Two years ago, faced with criticism of outsourcing of Olympic uniforms and souvenirs, Ralph Lauren promised to bring manufacturing back to the United States. While Mr. Lauren did bring token manufacturing back before the 2014 Winter Olympics, his company manufactures all U.S. Open clothing offshore in third-world sweatshops. Ralph Lauren's polo shirts retail for $125, definitely high enough to leave a substantial profit if they were made in the USA.
In July, 2012, Polo Ralph Lauren released a statement, "Ralph Lauren promises to lead the conversation within our industry and our government addressing the issue of increasing manufacturing in the United States. We have committed to producing the Opening and Closing ceremony Team USA uniforms in the United States that will be worn for the 2014 Olympic Games."
Ralph Lauren has failed to lead the apparel industry to bring manufacturing back to the United States. There are many fine American manufactures who are ready, willing and able to make U.S. Open clothing in the United States including American Apparel and the All American Clothing Company.
You can make a high-quality T-shirt in the United States for $4.00 or less. The U.S. Open sells its official T-shirt for $30 and it is made in India. There is plenty of room for profit for the USTA if it sells American-made T-shirts and clothing.
The U.S. Open should be the showcase for American products. It is the premier tennis event in the United States, and one of the four major tennis tournaments held worldwide.
Ralph Lauren's Website Violates Federal Law
On RalphLauren.com the website fails to disclose that all of the U.S. Open garments for sale are imported. The federal Textile Act provides that promotional material or mail order catalogs, including Internet websites and magazine ads, are falsely or deceptively advertised unless they clearly state if each product is made in the United States or imported.

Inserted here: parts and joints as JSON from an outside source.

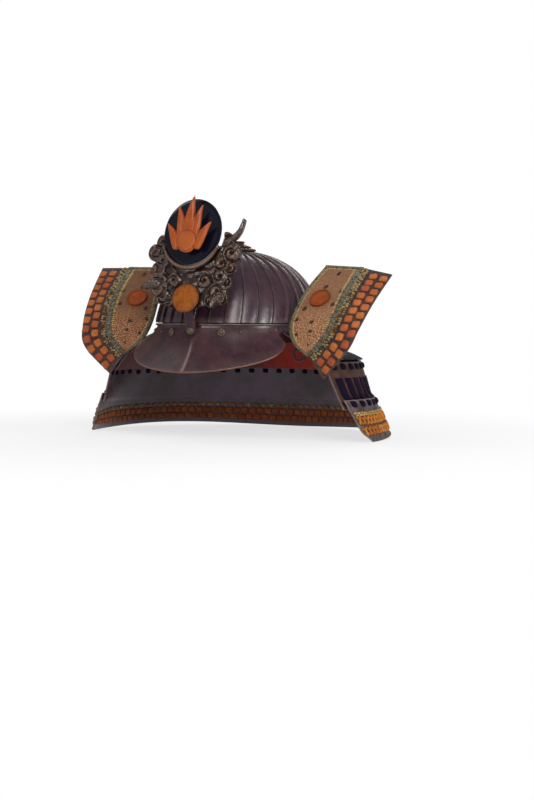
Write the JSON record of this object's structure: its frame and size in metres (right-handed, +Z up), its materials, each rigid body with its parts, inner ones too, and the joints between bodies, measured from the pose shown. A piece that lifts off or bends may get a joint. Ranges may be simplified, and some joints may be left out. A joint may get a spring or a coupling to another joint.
{
  "type": "samurai helmet",
  "caption": "Ribbed-plate samurai helmet with a wide visor, turned-back wings, a flared laced neck guard that hangs in lames, and a lift-off crest of cloud scrolls and discs.",
  "frame": {"origin": "on the centre plane, in the middle of the head opening, level with the lower edge of the base band", "axes": "+Z up, -Y out of the face, +X to the wearer's left"},
  "size_m": [0.4621, 0.3566, 0.3294],
  "materials": {
    "russet_iron": "satin russet-brown lacquer over iron",
    "old_gold": "worn gilt copper",
    "red_lacquered_rawhide": "satin red lacquer inside, dark lacquer outside",
    "dark_lacquered_rawhide": "satin dark lacquer",
    "dark_iron": "dark satin iron",
    "blue_lacing": "braided silk",
    "orange_lacing": "braided silk",
    "printed_leather": "printed with small dots and flowers",
    "green_braid": "braided border",
    "red_lacquer": "satin red-orange lacquer",
    "carved_bronze_lacquer": "dark bronze lacquer over carving",
    "black_lacquer": "glossy blue-black lacquer",
    "gold_lacquer": "satin gold lacquer",
    "lining_cloth": "quilted hemp cloth",
    "lining_leather": "plain band"
  },
  "bodies": {
    "helmet": {"bowl_plates": "russet_iron", "bowl_rim": "old_gold", "base_band": "russet_iron", "crown_seat": "old_gold", "crown_flower": "old_gold", "crown_ring": "old_gold", "visor": "russet_iron", "visor_edging": "old_gold", "visor_rosettes": "old_gold", "visor_studs": "old_gold", "neck_lame_1": "red_lacquered_rawhide", "neck_lame_2": "red_lacquered_rawhide", "neck_rivets": "dark_iron", "lacing_1_2": "blue_lacing", "lacing_2_3": "blue_lacing", "left_wing_plate": "dark_lacquered_rawhide", "left_wing_leather": "printed_leather", "left_wing_piping": "green_braid", "left_wing_badge": "red_lacquer", "left_laced_wing": "dark_lacquered_rawhide", "left_wing_blocks": "orange_lacing", "right_wing_plate": "dark_lacquered_rawhide", "right_wing_leather": "printed_leather", "right_wing_piping": "green_braid", "right_wing_badge": "red_lacquer", "right_laced_wing": "dark_lacquered_rawhide", "right_wing_blocks": "orange_lacing", "crest_holder": "russet_iron", "lining_cap": "lining_cloth", "lining_band": "lining_leather", "left_ring_staple": "dark_iron", "right_ring_staple": "dark_iron", "back_ring_staple": "old_gold"},
    "crest": {"crest_tang": "dark_iron", "cloud_mount": "carved_bronze_lacquer", "disc_lip": "carved_bronze_lacquer", "dark_disc": "black_lacquer", "gold_disc": "gold_lacquer", "flame_ornament": "red_lacquer", "crest_pins": "dark_iron"},
    "lame_3": {"neck_lame_3": "dark_lacquered_rawhide", "lame_3_knuckles": "blue_lacing", "lacing_3_4": "blue_lacing"},
    "lame_4": {"neck_lame_4": "dark_lacquered_rawhide", "lame_4_knuckles": "blue_lacing", "cross_lacing": "orange_lacing", "inner_blocks": "orange_lacing", "lame_4_edging": "dark_iron"},
    "left_ring": {"left_chin_ring": "dark_iron"},
    "right_ring": {"right_chin_ring": "dark_iron"},
    "rear_ring": {"back_ring": "dark_iron"}
  },
  "joints": [
    {"name": "crest_lift", "type": "slide", "parent": "helmet", "child": "crest", "axis": [0, -0.2756, 0.9613], "range_m": [0, 0.028]},
    {"name": "lame_3_rise", "type": "slide", "parent": "helmet", "child": "lame_3", "axis": [0, 0, 1], "range_m": [0, 0.008], "deforming": ["lacing_2_3"]},
    {"name": "lame_4_rise", "type": "slide", "parent": "lame_3", "child": "lame_4", "axis": [0, 0, 1], "range_m": [0, 0.008], "deforming": ["lacing_3_4"]},
    {"name": "left_ring_swing", "type": "hinge", "parent": "helmet", "child": "left_ring", "pos_m": [0.12118, -0.0501, -0.00735], "axis": [1, 0, 0], "range_deg": [-30, 30]},
    {"name": "right_ring_swing", "type": "hinge", "parent": "helmet", "child": "right_ring", "pos_m": [-0.12118, -0.0501, -0.00735], "axis": [1, 0, 0], "range_deg": [-30, 30]},
    {"name": "back_ring_swing", "type": "hinge", "parent": "helmet", "child": "rear_ring", "pos_m": [0, 0.13459, 0.07324], "axis": [1, 0, 0], "range_deg": [0, 90]}
  ]
}
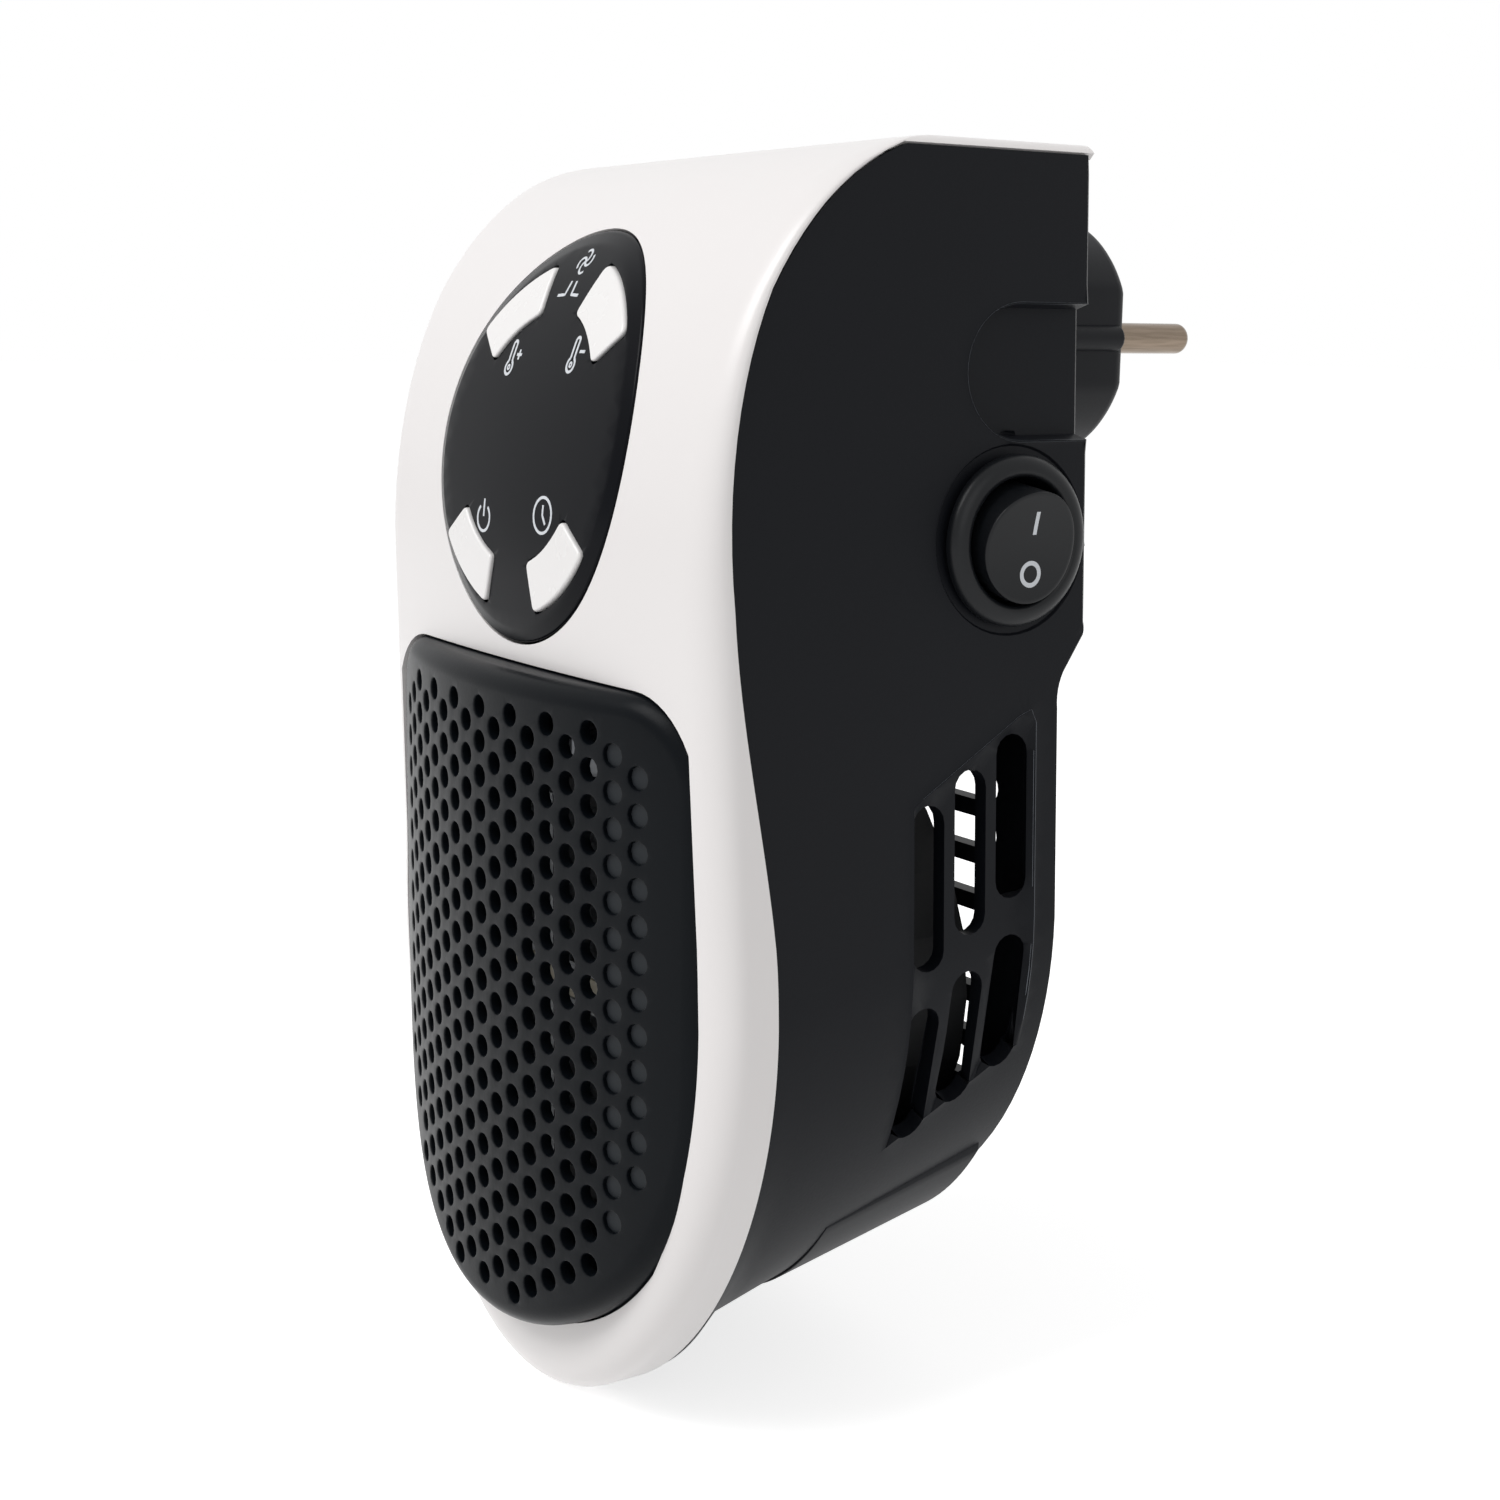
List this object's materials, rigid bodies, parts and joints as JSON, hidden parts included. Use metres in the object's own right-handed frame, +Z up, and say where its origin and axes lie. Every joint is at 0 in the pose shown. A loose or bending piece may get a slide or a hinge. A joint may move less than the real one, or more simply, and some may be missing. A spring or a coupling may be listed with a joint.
{
  "type": "plug-in fan heater",
  "caption": "Wall-plug fan heater: white front with a domed perforated grille and an oval touch panel, black vented rear case, side rocker switch and turning round-pin plug.",
  "frame": {"origin": "centre of the plug's end face, between the two pins", "axes": "+Z up, +X to the right seen from the front, +Y towards the wall socket; the front faces -Y"},
  "size_m": [0.1026, 0.123, 0.1805],
  "materials": {
    "white_shell": "semi-gloss moulded",
    "white_buttons": "semi-gloss, backlit keys",
    "slate_grille": "satin",
    "gloss_black_panel": "high gloss",
    "black_case": "fine matte texture",
    "black_plug": "fine matte texture",
    "switch_black": "satin",
    "inner_black_plastic": "satin",
    "cream_nylon": "matt",
    "nickel_pins": "brushed nickel, slightly warm",
    "contact_brass": "stamped",
    "heater_aluminium": "rolled",
    "bright_steel": "bright plated",
    "board_green": "solder mask",
    "relay_blue": "moulded",
    "film_yellow": "moulded"
  },
  "bodies": {
    "plug": {"plug_body": "black_plug", "plug_pin_left": "nickel_pins", "plug_pin_right": "nickel_pins", "plug_retainer": "cream_nylon", "slip_ring_outer": "contact_brass", "slip_ring_inner": "contact_brass"},
    "housing": {"front_shell": "white_shell", "front_grille": "slate_grille", "control_panel": "gloss_black_panel", "led_display": "gloss_black_panel", "rear_case": "black_case", "rear_foot": "black_case", "switch_housing": "switch_black", "fan_duct": "inner_black_plastic", "fan_up_button_switch": "inner_black_plastic", "warmer_button_switch": "inner_black_plastic", "power_button_switch": "inner_black_plastic", "timer_button_switch": "inner_black_plastic", "contact_carrier": "cream_nylon", "heater_frame": "cream_nylon", "terminal_block": "cream_nylon", "contact_spring_outer": "contact_brass", "contact_spring_inner": "contact_brass", "switch_terminal_upper": "contact_brass", "switch_terminal_lower": "contact_brass", "fin_pack_upper": "heater_aluminium", "fin_pack_lower": "heater_aluminium", "case_screw_upper_left": "bright_steel", "case_screw_upper_right": "bright_steel", "case_screw_lower_left": "bright_steel", "case_screw_lower_right": "bright_steel", "board_screw_lower_left": "bright_steel", "board_screw_upper_left": "bright_steel", "board_screw_upper_right": "bright_steel", "heating_bar": "bright_steel", "thermal_cutout": "bright_steel", "fan_motor": "bright_steel", "filter_capacitor": "bright_steel", "display_board": "board_green", "main_board": "board_green", "relay": "relay_blue", "film_capacitor": "film_yellow"},
    "fan": {"motor_shaft": "bright_steel", "fan_impeller": "inner_black_plastic"},
    "rocker": {"switch_rocker": "switch_black"},
    "fan_up_button": {"fan_up_button": "white_buttons"},
    "warmer_button": {"warmer_button": "white_buttons"},
    "power_button": {"power_button": "white_buttons"},
    "timer_button": {"timer_button": "white_buttons"}
  },
  "joints": [
    {"name": "plug_turn", "type": "hinge", "parent": "plug", "child": "housing", "pos_m": [0, -0.019, 0], "axis": [0, 1, 0], "range_deg": [-90, 90]},
    {"name": "fan_spin", "type": "hinge", "parent": "housing", "child": "fan", "pos_m": [0, -0.066, -0.0945], "axis": [0, 1, 0], "continuous": true},
    {"name": "rocker_tip", "type": "hinge", "parent": "housing", "child": "rocker", "pos_m": [0.04689, -0.0468, -0.027], "axis": [0, 1, 0], "range_deg": [-20, 0]},
    {"name": "fan_up_press", "type": "slide", "parent": "housing", "child": "fan_up_button", "axis": [0, 1, 0], "range_m": [0, 0.0008], "stiffness_N_per_m": 400, "springref_m": -0.0004},
    {"name": "warmer_press", "type": "slide", "parent": "housing", "child": "warmer_button", "axis": [0, 1, 0], "range_m": [0, 0.0008], "stiffness_N_per_m": 400, "springref_m": -0.0004},
    {"name": "power_press", "type": "slide", "parent": "housing", "child": "power_button", "axis": [0, 1, 0], "range_m": [0, 0.0008], "stiffness_N_per_m": 400, "springref_m": -0.0004},
    {"name": "timer_press", "type": "slide", "parent": "housing", "child": "timer_button", "axis": [0, 1, 0], "range_m": [0, 0.0008], "stiffness_N_per_m": 400, "springref_m": -0.0004}
  ]
}
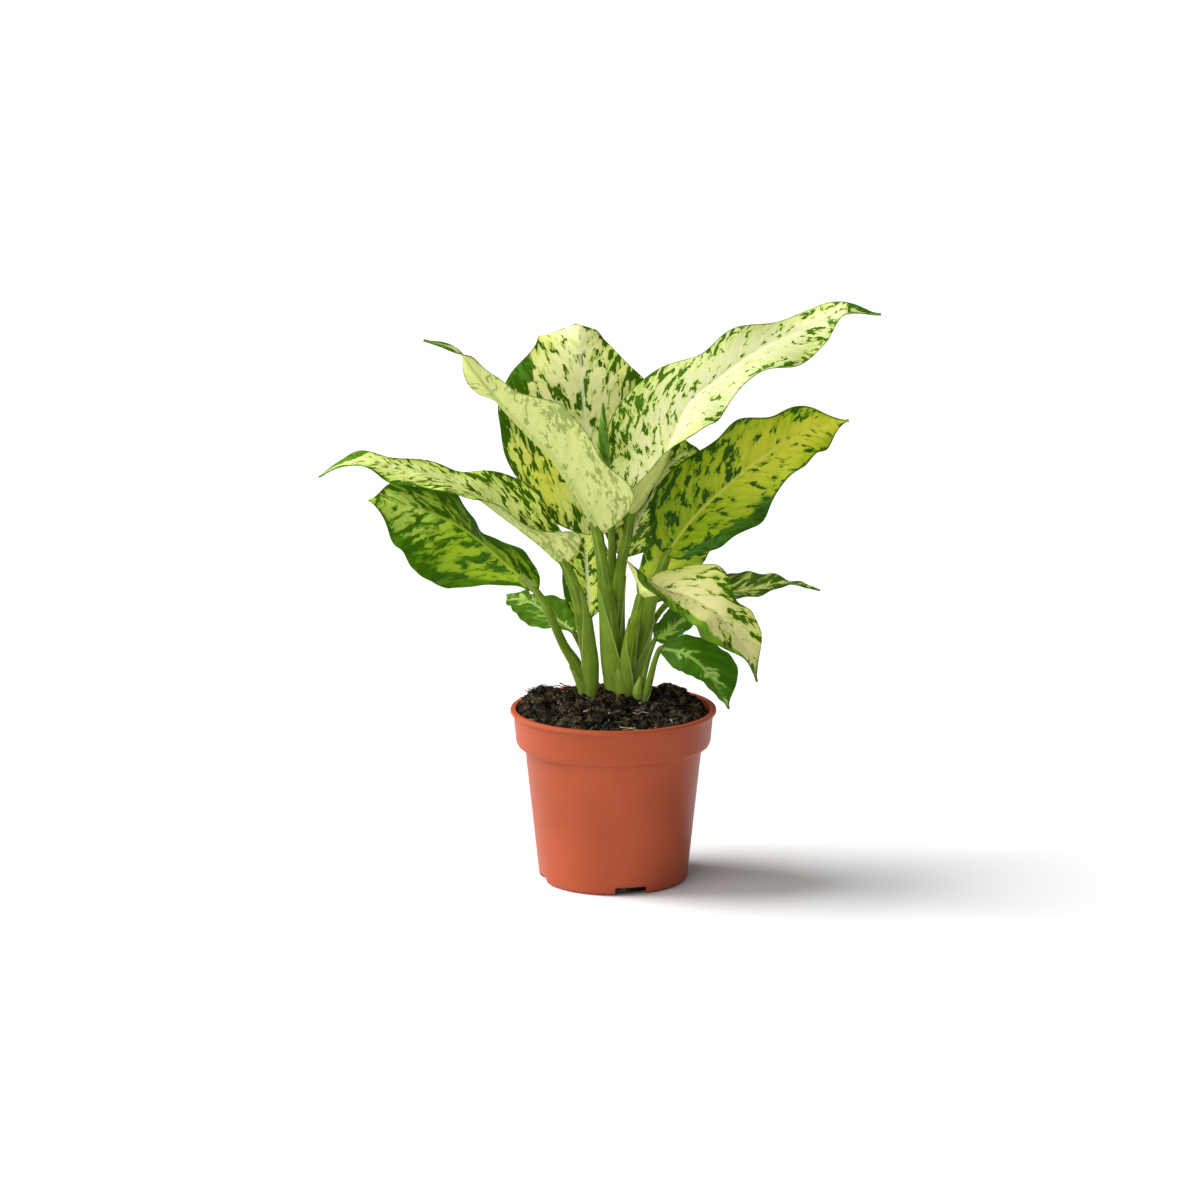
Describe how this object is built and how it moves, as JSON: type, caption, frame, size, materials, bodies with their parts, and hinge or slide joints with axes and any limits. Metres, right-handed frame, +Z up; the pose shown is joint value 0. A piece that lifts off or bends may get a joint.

The USTA Should Get on the Ball
The United States Tennis Association, of which I am a card-carrying member, should require that its licensed products be made in the United States. The USTA owns the U.S. Open. The USTA should start with tennis balls. For many years Wilson's U.S. Open tennis balls were made in the United States. Now they are made in China. If the USTA required American-made tennis balls, Wilson, or a competitor, would restart production the in the United States.
Major sponsors of the U.S. Open include Emirates Airline (owned by the country or more accurately the Emirate of Dubai), Heineken beer (Dutch), Evian water (French) and Mercedes Benz (Germany). I don't think that the U.S. Open would have much difficulty finding American replacements for these imports.
Remarkably, the USTA has the U.S. Open T-shirt made overseas. In violation of federal law, the USTA's website does not disclose where the shirt is made, but says that it is made by "American Needle," which sounds American, but it is not. American Needle has the U.S. Open shirt made in India, and it also fails to comply with federal law on country of origin labeling.
The Federal Trade Commission
I have filed a complaint with the Federal Trade Commission against Ralph Lauren, the USTA and American Needle for failing to disclose the country of origin of its U.S. Open apparel products on the Internet as required by the Textile Act. The ball is now in the FTC's court.